Below the North Roosevelt Park ranches are fewer, and people are seldom seen from the river.
The wider, majestic Missouri is soon reached, and forms the route for the remainder of the voyage. Up this avenue of exploration came Lewis and Clark, Maximilian, Catlin, Ashley, Lisa, and other adventurous explorers and traders; first in the round, unwieldy, skin bullboats of the Indians, and later in the chugging steamboats, plying the river in search of trade between the tribes and forts established along its course.
The seasonal rising and lowering of the Missouri's water level continually changes the channel, leaving shoals, sand bars, and snags, and these offered a problem to river pilots as long as steamboat traffic flourished on the river. When a flat-bottomed steamer ran aground it took hours, and sometimes days, to release it. It was from the odd device used to work the boats off sand bars that the term "grasshoppering" came into use. Each steamer carried two long, heavy spars, similar to telephone poles, near the bow ready for use. Capt. Grant Marsh, an old river pilot, describes the operation of these spars in Joseph Mills Hanson's Conquest of the Missouri:
"When she became lodged on a bar, the spars were raised and set in the river bottom, like posts, their tops inclined somewhat toward the bow. Above the line of the deck each was rigged with a tackle-block over which a manila cable was passed, one end being fastened to the gunwale of the boat and the other end wound around the capstan.
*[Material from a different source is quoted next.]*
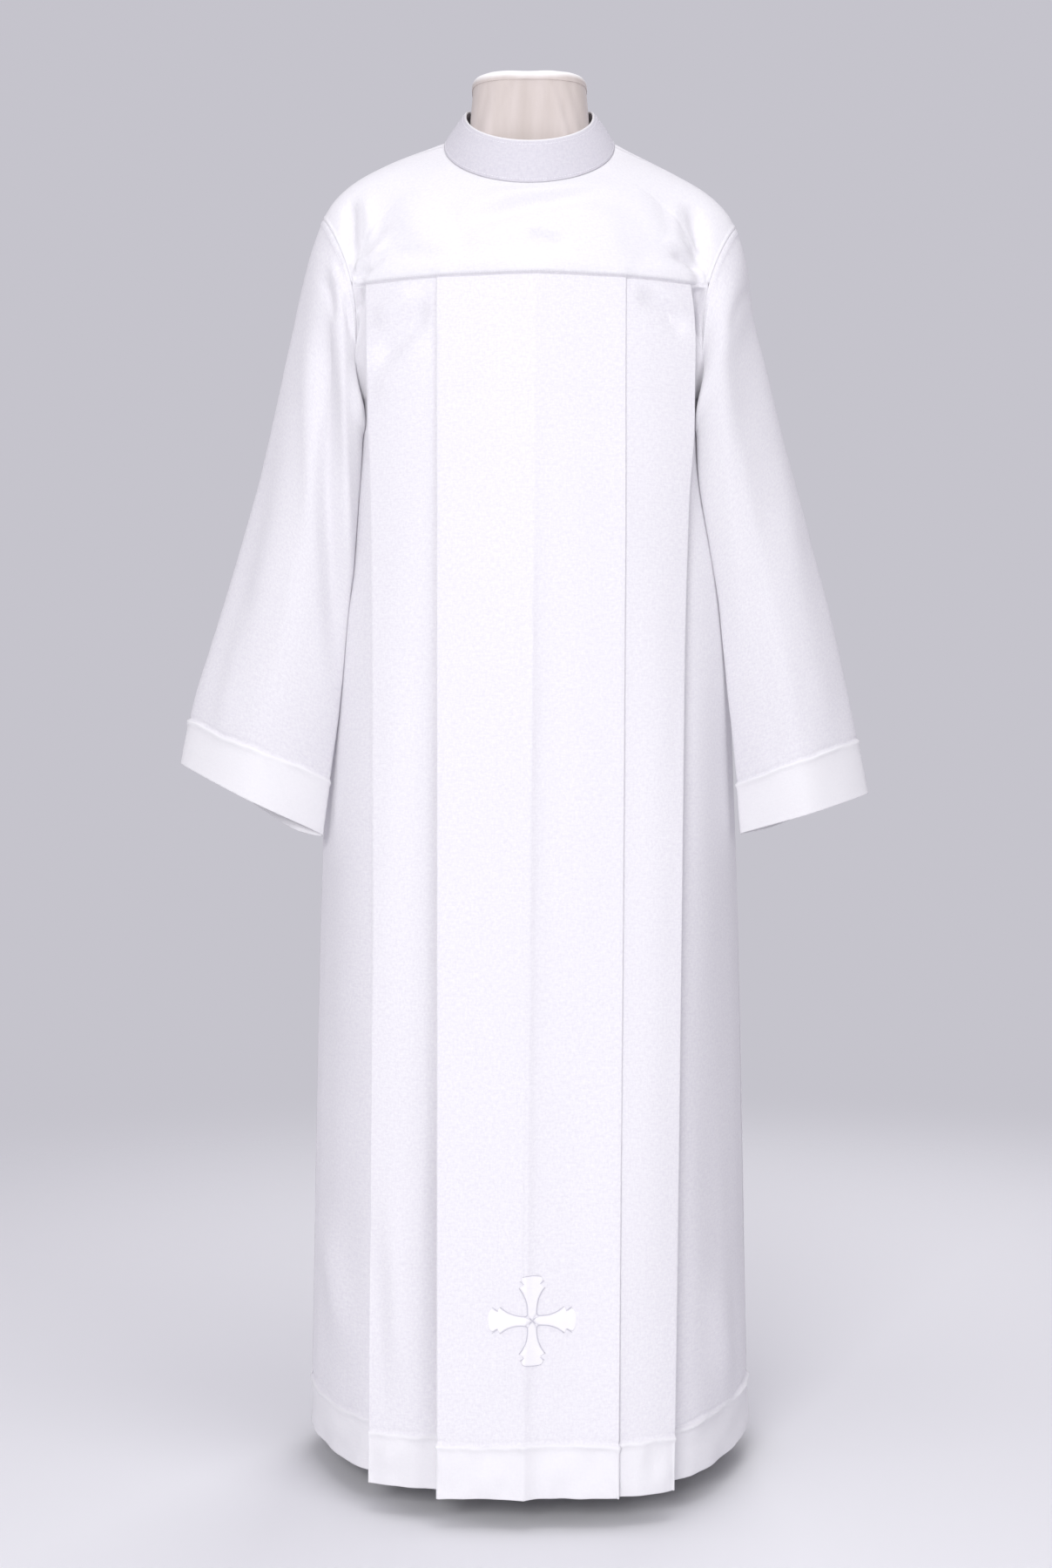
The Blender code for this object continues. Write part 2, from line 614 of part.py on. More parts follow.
def cross_strips():
    """Grids of (u, v) points: the middle square and the four arms that widen to bowed tips."""
    across = [-1.0, -0.5, 0.0, 0.5, 1.0]
    strips = [[[(c * CROSS_WAIST, r * CROSS_WAIST) for c in across] for r in across]]
    arm = []
    for k in range(CROSS_ARM_STEPS + 1):
        s = k / CROSS_ARM_STEPS
        half = lerp(CROSS_WAIST, CROSS_FLARE, s * s)
        bow = CROSS_TIP_BOW * s**4
        arm.append([
            (lerp(CROSS_WAIST, CROSS_HALF - CROSS_TIP_BOW, s) + bow * (1 - c * c), half * c) for c in across
        ])
    for cosine, sine in ((1, 0), (0, 1), (-1, 0), (0, -1)):
        strips.append([[(x * cosine - y * sine, x * sine + y * cosine) for x, y in row] for row in arm])
    return strips


def build_cross(material, collection):
    bm = bmesh.new()
    for row_set in cross_strips():
        grid = []
        for row in row_set:
            line = []
            for u, v in row:
                x = CROSS_CENTRE[0] + u
                z = CROSS_CENTRE[1] + v
                crease = crease_x(z)
                size = row_at(FRONT_LEFT if x < crease else FRONT_RIGHT, z)
                side = -1 if x < crease else 1
                s = (side * x - side * crease) / (size["edge1_x"] - side * crease)
                y = middle_y(size, s) - WALL / 2 - CROSS_GAP
                line.append(bm.verts.new((x, y, z)))
            grid.append(line)
        for near, far in zip(grid, grid[1:]):
            for j in range(len(near) - 1):
                cell(bm, near[j], far[j], far[j + 1], near[j + 1])
    bmesh.ops.remove_doubles(bm, verts=bm.verts, dist=1e-5)
    bmesh.ops.recalc_face_normals(bm, faces=bm.faces)
    raised = bmesh.ops.extrude_face_region(bm, geom=list(bm.faces), use_keep_orig=True)
    lifted = [item for item in raised["geom"] if isinstance(item, bmesh.types.BMVert)]
    bmesh.ops.translate(bm, verts=lifted, vec=(0, -CROSS_THICK, 0))
    return new_object("cross", mesh_from(bm, "cross"), material, collection)


def form_gap(theta):
    """Room between the cloth's middle and the form: close on the shoulders, open on the chest."""
    from_shoulder = abs(abs(math.degrees(math.remainder(theta, 2 * math.pi))) - 90)
    rest = WALL / 2 + FORM_SHOULDER_GAP
    return lerp(rest, FORM_CHEST_GAP, smooth(*FORM_REST_ANGLES, from_shoulder))


def build_form(left, right, material, collection):
    front = yoke_spokes(-1, left, right)
    back = yoke_spokes(1, left, right)[1:-1]
    columns = front + back
    thetas = [column[0] for column in columns]
    shoulder = yoke_grid(columns, YOKE_STEPS)
    normals = unit_normals(shoulder, True)
    flip = -1 if normals[3][len(front) // 2].y > 0 else 1
    rings = []
    for z, dip, half_width, half_depth in NECK_RINGS:
        rings.append([
            Vector((half_width * math.sin(a), -half_depth * math.cos(a), z - dip * (1 + math.cos(a)) / 2))
            for a in thetas
        ])
    for i, row in enumerate(shoulder[:-1]):
        rings.append([
            p - n.normalized() * (flip * form_gap(a)) for p, n, a in zip(row, normals[i], thetas)
        ])
    neck_base = rings[len(NECK_RINGS)]
    for j, a in enumerate(thetas):
        inward = Vector((-math.sin(a), math.cos(a), 0)) * FORM_NECK_GAP
        neck_base[j] = neck_point(a) + inward - Vector((0, 0, FORM_NECK_DROP))
    for z, lift, half_width, half_depth in FORM_RINGS:
        rings.append([
            Vector((half_width * math.sin(a), -half_depth * math.cos(a), z + lift * math.sin(a)**2))
            for a in thetas
        ])
    bm = bmesh.new()
    grid = [[bm.verts.new(p) for p in ring] for ring in rings]
    count = len(thetas)
    for upper, lower in zip(grid, grid[1:]):
        for j in range(count):
            k = (j + 1) % count
            cell(bm, upper[j], lower[j], lower[k], upper[k])
    bm.faces.new(grid[0])
    bm.faces.new(grid[-1])
    return new_object("dress_form", mesh_from(bm, "dress_form"), material, collection)


def turned(name, profile, steps, material, collection):
    """A turned solid from its outer profile, top to bottom, closed on the axis."""
    data = bpy.data.meshes.new(name)
    points = [(0, 0, profile[0][1])] + [(r, 0, z) for r, z in profile] + [(0, 0, profile[-1][1])]
    data.from_pydata(points, [(k, k + 1) for k in range(len(points) - 1)], [])
    obj = new_object(name, data, material, collection)
    screw = obj.modifiers.new("Turn", "SCREW")
    screw.axis = "Z"
    screw.steps = steps
    screw.render_steps = steps
    screw.use_merge_vertices = True
    screw.merge_threshold = 1e-5
    screw.use_smooth_shade = True
    return obj


def build_neck_cap(material, collection):
    low = NECK_RINGS[0][0] + SEAM_GAP
    rim = NECK_RINGS[0][2]
    height = NECK_CAP_TOP - low
    profile = []
    for k in range(NECK_CAP_STEPS + 1):
        a = math.radians(90 - 90 * k / NECK_CAP_STEPS)
        profile.append((rim - height + height * math.cos(a), low + height * math.sin(a)))
    return turned("neck_cap", profile, 32, material, collection)


def build_stand(material, collection):
    form_bottom = FORM_RINGS[-1][0]
    top = form_bottom - SEAM_GAP
    low = BASE_THICK + SEAM_GAP
    turned("pole", ((POLE_RADIUS, top), (POLE_RADIUS, low)), 24, material, collection)
    rim = ((BASE_RADIUS - BASE_BEVEL, BASE_THICK), (BASE_RADIUS, BASE_THICK - BASE_BEVEL), (BASE_RADIUS, 0.0))
    turned("base", rim, 40, material, collection)


def new_material(name, colour, roughness):
    material = bpy.data.materials.new(name)
    material.use_nodes = True
    shader = material.node_tree.nodes["Principled BSDF"]
    shader.inputs["Base Color"].default_value = (*colour, 1.0)
    shader.inputs["Roughness"].default_value = roughness
    return material


def clear_scene():
    for obj in list(bpy.data.objects):
        bpy.data.objects.remove(obj, do_unlink=True)


def main():
    clear_scene()
    robe = bpy.data.collections.new("alb_robe")
    bpy.context.scene.collection.children.link(robe)

    left = armhole(-1)
    right = armhole(1)
    holes = (left, right)

    front_angles = [column[0] for column in yoke_spokes(-1, left, right)]
    back_angles = [column[0] for column in yoke_spokes(1, left, right)]
    collar_cloth = new_material("collar_cloth", (0.86, 0.85, 0.90), 0.85)
    build_collar(front_angles, back_angles, collar_cloth, robe)
    yoke_cloth = new_material("yoke_cloth", (0.90, 0.89, 0.93), 0.85)
    build_yoke("yoke_front", -1, left, right, yoke_cloth, robe)
    build_yoke("yoke_back", 1, left, right, yoke_cloth, robe)
    panel_cloth = new_material("panel_cloth", (0.92, 0.91, 0.95), 0.85)
    build_panel("front_panel", -1, (FRONT_LEFT, FRONT_RIGHT), holes, panel_cloth, robe)
    build_panel("back_panel", 1, (BACK_HALF, BACK_HALF), holes, panel_cloth, robe)
    sleeve_cloth = new_material("sleeve_cloth", (0.88, 0.87, 0.92), 0.85)
    build_sleeve("sleeve_left", -1, SLEEVE_LEFT, left, sleeve_cloth, robe)
    build_sleeve("sleeve_right", 1, SLEEVE_RIGHT, right, sleeve_cloth, robe)
    build_cross(new_material("embroidery", (0.95, 0.95, 0.97), 0.6), robe)

    build_form(left, right, new_material("form_jersey", (0.80, 0.77, 0.73), 0.9), robe)
    build_neck_cap(new_material("cap_cloth", (0.93, 0.92, 0.92), 0.8), robe)
    build_stand(new_material("stand_metal", (0.80, 0.80, 0.81), 0.4), robe)


main()
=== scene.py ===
import math

import bpy
import numpy as np
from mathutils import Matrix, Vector
from mathutils.bvhtree import BVHTree


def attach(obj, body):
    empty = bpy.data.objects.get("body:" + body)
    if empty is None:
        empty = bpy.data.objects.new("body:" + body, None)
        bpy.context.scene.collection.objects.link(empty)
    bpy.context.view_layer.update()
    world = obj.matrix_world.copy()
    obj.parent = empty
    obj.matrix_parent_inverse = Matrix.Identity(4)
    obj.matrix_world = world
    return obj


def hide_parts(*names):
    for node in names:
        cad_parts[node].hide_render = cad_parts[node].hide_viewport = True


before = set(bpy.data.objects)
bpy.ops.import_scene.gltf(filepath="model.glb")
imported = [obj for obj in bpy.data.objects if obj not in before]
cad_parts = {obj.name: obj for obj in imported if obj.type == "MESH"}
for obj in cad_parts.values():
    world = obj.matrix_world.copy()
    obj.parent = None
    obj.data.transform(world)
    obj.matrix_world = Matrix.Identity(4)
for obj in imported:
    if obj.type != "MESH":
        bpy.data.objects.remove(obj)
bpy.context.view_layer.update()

mm = 0.001
quarterTurn = math.pi / 2
fullTurn = 2 * math.pi

# sizes shared by all the cut pieces, in metres
robe = {
    "cloth": 1.0 * mm,
    "hemCloth": 1.9 * mm,
    "foldRadius": 0.8 * mm,
    "hemZ": 0.029,
    "hemDeep": 0.0495,
    "underarmZ": 1.100,
    "yokeZ": 1.218,
    "seamX": 0.1834,
    "cornerX": 0.174,
    "chestDeep": 0.112,
    "chestCurve": 1.94,
}
hemTop = robe["hemZ"] + robe["hemDeep"]


def ease(low, high, value):
    # 0 at low, 1 at high, smooth in between
    s = np.clip((value - low) / (high - low), 0.0, 1.0)
    return s * s * (3 - 2 * s)


def hill(value, middle, wide):
    return np.exp(-((value - middle) / wide) ** 2)


def relief(far, sizes):
    # a ridge or trough of a set height at a set distance, with its half width
    return sizes[0] * hill(far, *sizes[1:])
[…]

As the capstan was turned and the paddlewheel revolved, the boat was thus lifted and pushed forward. Then the spars were re-set farther ahead and the process repeated until the boat was at last literally lifted over the bar. From the grotesque resemblance to a grasshopper which the craft bore when her spars were set, and from the fact that she might be said to move forward in a series of hops, the practice came to be called 'grasshoppering.'"
From the beginning river steamers were dependent on wood for fuel, and as traffic increased woodyards became more numerous along the stream. At first they were operated only by the hardiest of white frontiersmen, but as the agency Indians absorbed the white man's civilization they too began to cut wood to sell. Steamers usually burned either cedar or cottonwood, although the latter was suitable for fuel only when fully dried, while cedar burned readily either green or cured. Boat captains took all the cedar the Indians could stack, but would not stop their boats when they saw only green cottonwood corded. The Indians soon learned a subterfuge to surmount the difficulty of having only cottonwood on hand. They smeared the freshly hewn ends of cottonwood cuttings with vermilion so that it resembled cedar, stacked the wood with the painted ends toward the river, and trusted that when a boat stopped she would take the camouflaged cottonwood rather than waste more time.
The Missouri passes beneath the black steel span of FOUR BEARS BRIDGE, the bridge with 19 Indian names (see Side Tour 3A.) Approximately 2 m. below the bridge the river passes within 2 m. of ELBOWOODS (see Side Tour 3A), inland to the L., the first town neared in the more than 200 m. of drifting since Medora was left behind. (Good camp site on the Elbowoods side of the Missouri.)
On the bluffs opposite Elbowoods is the SITE OF A HIDATSA INDIAN VILLAGE, which according to tradition was once besieged by the Sioux, who expected to win an easy victory by curtailing the village water supply. Hidatsa scouts, however, had learned of the planned attack, and the people in the village made rock-filled reservoirs and carried water from the river to fill them. Repulsing the first attack of the Sioux, the besieged rolled a skin of water down the hill toward their enemy, which, the legend says, so discouraged the besiegers that they abandoned their efforts to capture the village and withdrew.
The reservation borders both sides of the river from here to a point a short distance downstream from Ree.
Below Elbowoods the river passes the sites of GRANDMOTHER'S LODGE, FORT BERTHOLD, REE, and NISHU (see Side Tour 3A). EXPANSION (R) consists of a post office and store marking the site of a formerly active river town. (Good camp site bet. Ree and Expansion.)
Just upstream W. of Expansion is a large, easily detected sandstone promontory known as MANUEL ROCK (R), used as a landmark by old river pilots, and named for the fur trader Manuel Lisa.